Fémini-Spunk. Le monde est notre terrain de jeu, de Christine Aventin

Aucun des pièges de la broyeuse du capitalisme n’échappe à notre anarcautrice, mais elle a le bon goût (elle qui, à juste titre, défend le mauvais goût) de distinguer le corps d’une femen qui résiste « à la torture biélorusse, par exemple » de celui de sa consœur de pays libre qui succombe si facilement « au capital bonheur, pour le dire vite ». Elle a aussi le courage de consacrer un chapitre à la si délicate question raciale puisque Fifi est fille d’un pirate « jadis roi des mers et maintenant roi des nègres ». « Refuser cet héritage, se dire qu’on le refuse, est une option aussi puérile que tentante, écrit-elle. Seule importe la question de savoir quelle sorte d’héritières nous sommes. » Autrement dit, soyez responsables, soyons lucides, agissons ici et maintenant et pour le futur, mais elle le dit avec des mots de girls et de grrrls beaucoup plus supercalifragilistiques que les miens.

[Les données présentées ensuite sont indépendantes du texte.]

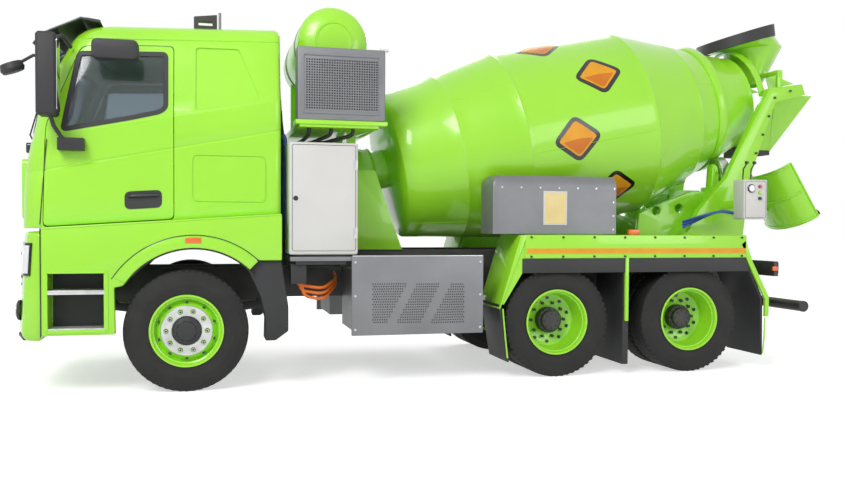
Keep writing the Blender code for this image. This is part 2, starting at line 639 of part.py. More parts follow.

Genre-race-classe : Christine Aventin manie le fer avec la grâce d’une garçonne irrésistible, intersectionne avec habileté, se perd çà et là et nous avec, mais se rattrape toujours parce qu’elle a un humour féroce. Son livre vaut tous les manuels qui dés-assignent pour mieux assigner. Il n’a ni le puritanisme normatif de bien des essais américains, ni le cléricalisme de nombre de leurs cousins français. Il a des défauts, évidemment, mais pardonnés car il saisit cette vibration qui ne se trouve à l’état pur que chez les fifi-filles (et quelques garçons, on le leur concède, non ?) : l’élan vital, la liberté, la fantaisie. Là où tant de voix trahissent de la colère et du ressentiment, il dégage une joie et un goût de vivre qui n’a pas d’âge. Voyez la photo de la page 132 : on y voit Astrid Lindgren grimpant dans un arbre en 1974, à près de soixante-dix ans. Les filles qui ont adoré faire le cochon pendu quand elles en avaient dix comprendront.